Observers note that minority leadership in the House of Representatives hinges on a single vote.  While Representatives Fale, McDermott and Ward do not support him, Representatives Fukumoto, Matsumoto and Theilen tip the balance in favor of Johanson.  Without Theilen’s support of Johanson, he would no longer have the votes to be the minority leader.

So to those who asked why Johanson did not support the Theilen removal, I am left to conclude: quid pro quo.


(1) Due to the nature of this blog, the veracity is wholly dependent on its ability to be independently verified.  To achieve this balance as a blogger, freedom of press is necessary to protect sources where it is appropriate, and a balance of freedom of speech/press are necessary to report in a manner that is consistent with a broad array of electioneering laws.

(2) During House Judiciary hearings on HB699, Cynthia Theilen (and testifying family members) voiced their full support for the recreational use of marijuana.

(3) During the 2013 special session, Theilen supported an injunction that would have prevented church pastors from peaceably assembling at the State Capitol to protest against SB1 that eventually legalized same-sex marriage.  A link for this information is pending.

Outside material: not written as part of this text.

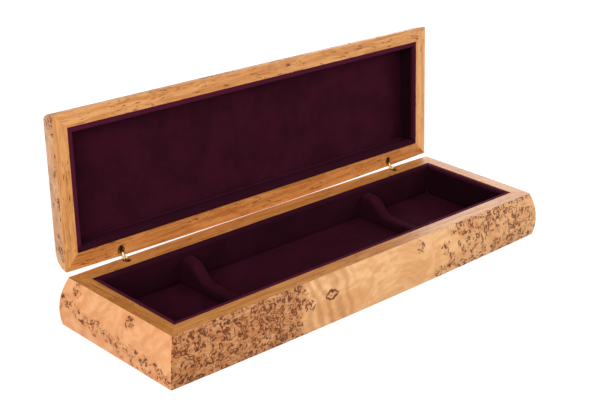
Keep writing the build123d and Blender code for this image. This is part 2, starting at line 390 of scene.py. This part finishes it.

(4) The official remarks left by Johanson in the official legislative record are quite cryptic and circular.  In it, he opposed same-sex marriage, but permitted a Republican “yes” vote to sit on the committee while liberal Democrats actively changed the House Judiciary Committee’s composition to “grease the wheels of democracy” so that the liberal agenda would continue unopposed.  While one is invited to accept Aaron Johanson’s justification, it is not clear whether personal justification will be any more enlightening.